Volunteers with Youth Resources’ Teen Court Gain Connections With Peers and Mentors, While Helping First-Time Youth Offenders
By: Samuel McGuire
The writer Goethe once said that “by seeking and blundering we learn,” a principle brought to life by the weekly sessions of the Vanderburgh County Teen Court. Though at first glance it seems to be just a youth crime diversion program, Teen Court represents much more than that, not only for the respondents that stake their future on this program, but also each and every one of the volunteer students and adults that volunteer for each weekly session.
As far as my involvement goes, I heard about Teen Court by word of mouth while looking for easy sources for community service hours for school. The idea of observing a facsimile court session for an hour seemed like a good way to build up hours for school with minimal effort, though I feared it would be a tad boring, and I couldn’t have been more wrong. By the first case, I was hooked. Something about the visceral nature of the courtroom setting, the tangible impact this has on these teens’ futures, and the passion my fellow volunteers have for helping correct the lifestyle choices of the respondents was deeply impactful to me, and since then, I’ve volunteered for every session I could for the past two and a half years, and intend to continue doing so until I graduate.
Opportunities for participation in Teen Court vary wildly, with positions from jury, to attorney, to bailiff, all being available to willing volunteers. I, being the socially inept teen that I am, stuck to jury work for a year or two before finally (mostly due to being the only person available) switching to an attorney position, and honestly, no other community service I’ve done has been as fulfilling or difficult yet.

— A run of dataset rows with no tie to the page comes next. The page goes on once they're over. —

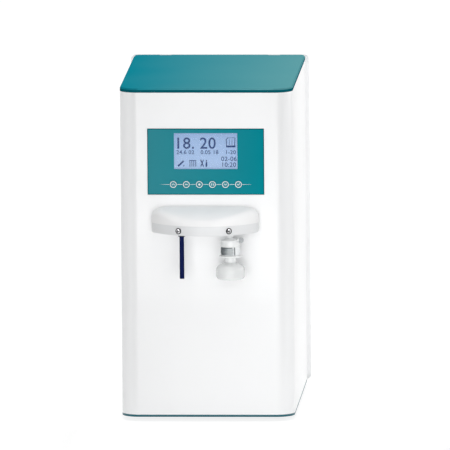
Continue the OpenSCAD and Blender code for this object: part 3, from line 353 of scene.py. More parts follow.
class Finish(Tree):
    """A material, with short calls for the patterns that the finishes here share."""

    def __init__(self, name):
        self.material = bpy.data.materials.new(name)
        self.material.use_nodes = True
        super().__init__(self.material.node_tree)
        self.shader = self.tree.nodes["Principled BSDF"]
        self.place = self.add("ShaderNodeTexCoord").outputs["Object"]

    def stretched(self, scale):
        """Object coordinates scaled on each axis, for brushed or drawn marks."""
        return self.add("ShaderNodeMapping", {"Vector": self.place, "Scale": scale}).outputs["Vector"]

    def sides(self):
        """The three object coordinates, each on its own."""
        return self.add("ShaderNodeSeparateXYZ", {"Vector": self.place}).outputs

    def noise(self, scale, detail=3.0, rough=0.55, vector=None):
        return self.add("ShaderNodeTexNoise", {
            "Vector": vector or self.place, "Scale": scale, "Detail": detail,
            "Roughness": rough}).outputs["Fac"]

    def span(self, value, low, high, from_low=0.3, from_high=0.7):
        return self.add("ShaderNodeMapRange", {
            "Value": value, "From Min": from_low, "From Max": from_high,
            "To Min": low, "To Max": high}).outputs["Result"]

    def blend(self, factor, first, second):
        return self.add("ShaderNodeMix", {0: factor, 6: first, 7: second}, data_type="RGBA").outputs[2]

    def mottled(self, value, colour, dark, light):
        """A colour that drifts between a darker and a lighter shade of itself."""
        return self.blend(self.span(value, 0.0, 1.0), shade(colour, dark), shade(colour, light))

    def bricks(self, width, height, gap, tones, offset=0.5, smooth=0.1):
        """Cells that face the front, in two tones, with lines of a third between them."""
        turned = self.add("ShaderNodeMapping", {"Vector": self.place, "Rotation": (math.radians(90), 0, 0)})
        return self.add("ShaderNodeTexBrick", {
            "Vector": turned.outputs["Vector"], "Scale": 1.0, "Brick Width": width, "Row Height": height,
            "Mortar Size": gap, "Mortar Smooth": smooth, "Color1": tones[0], "Color2": tones[1],
            "Mortar": tones[2]}, offset=offset).outputs

    def bump(self, height, strength, distance):
        node = self.add("ShaderNodeBump", {"Height": height, "Strength": strength, "Distance": distance})
        self.feed(self.shader.inputs["Normal"], node.outputs["Normal"])

    def fix(self, **values):
        """Feeds the shader's own sockets, by their names."""
        for key, value in values.items():
            self.feed(self.shader.inputs[key.replace("_", " ")], value)


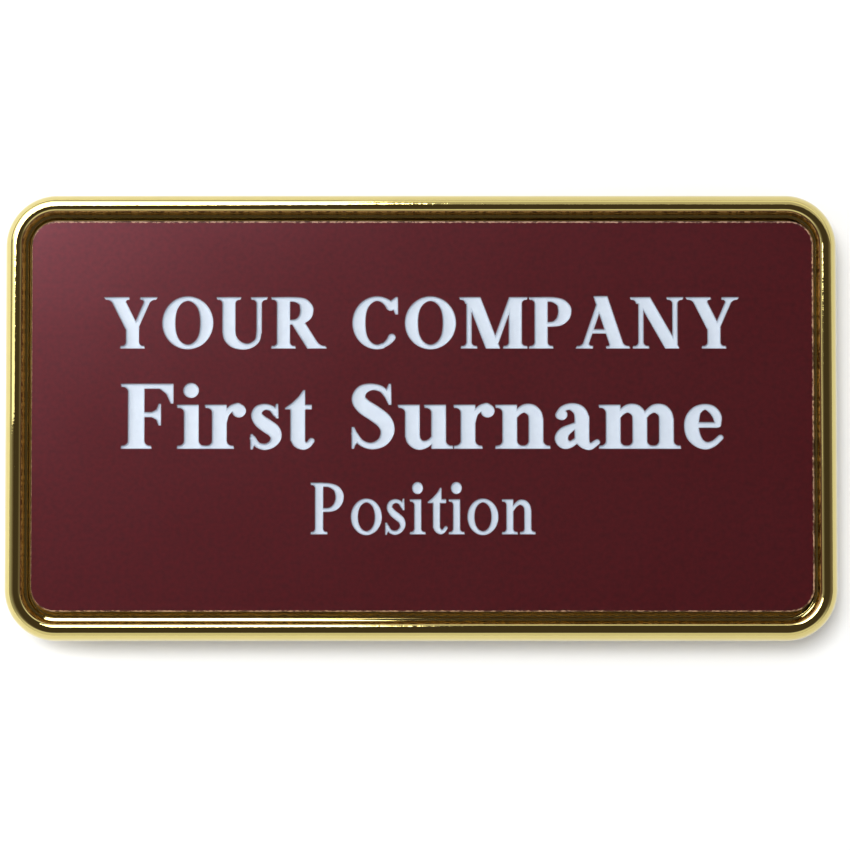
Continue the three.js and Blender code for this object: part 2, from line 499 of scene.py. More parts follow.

The idea of being possibly responsible for the future choices of the respondent is difficult sometimes as a jury member, but it’s amplified tenfold whenever you’re the one that has to stand up in front of the court and present your case. Luckily, Teen Court attorney volunteers have the ever present help of the adult attorney volunteers, who help make the workload possible. Regardless of what social pressure the volunteers might experience, however, they still go up and do their job, either in representing the defendant or attempting to draw the jury’s critical analysis towards the facts of the case.
If nothing else, Teen Court is a monumental force in many teens lives, reaching beyond those respondents that have their mistakes (many of them the thoughtless kind we’ve all been tempted to make) permanently expunged from their record, allowing them to apply to colleges and jobs in the future without having the burden of adolescent mishaps hanging over their heads, to the volunteers and organizers that make Teen Court possible. It is through these connections that real change in the lives of Vanderburgh County youth is possible, providing teens from all over southwestern Indiana the opportunity to reach out and help get their fellow teens’ lives back on track and prepared for the future.
Samuel McGuire is a junior at Signature School. He has volunteered with the Vanderburgh County Teen Court program for 3 years.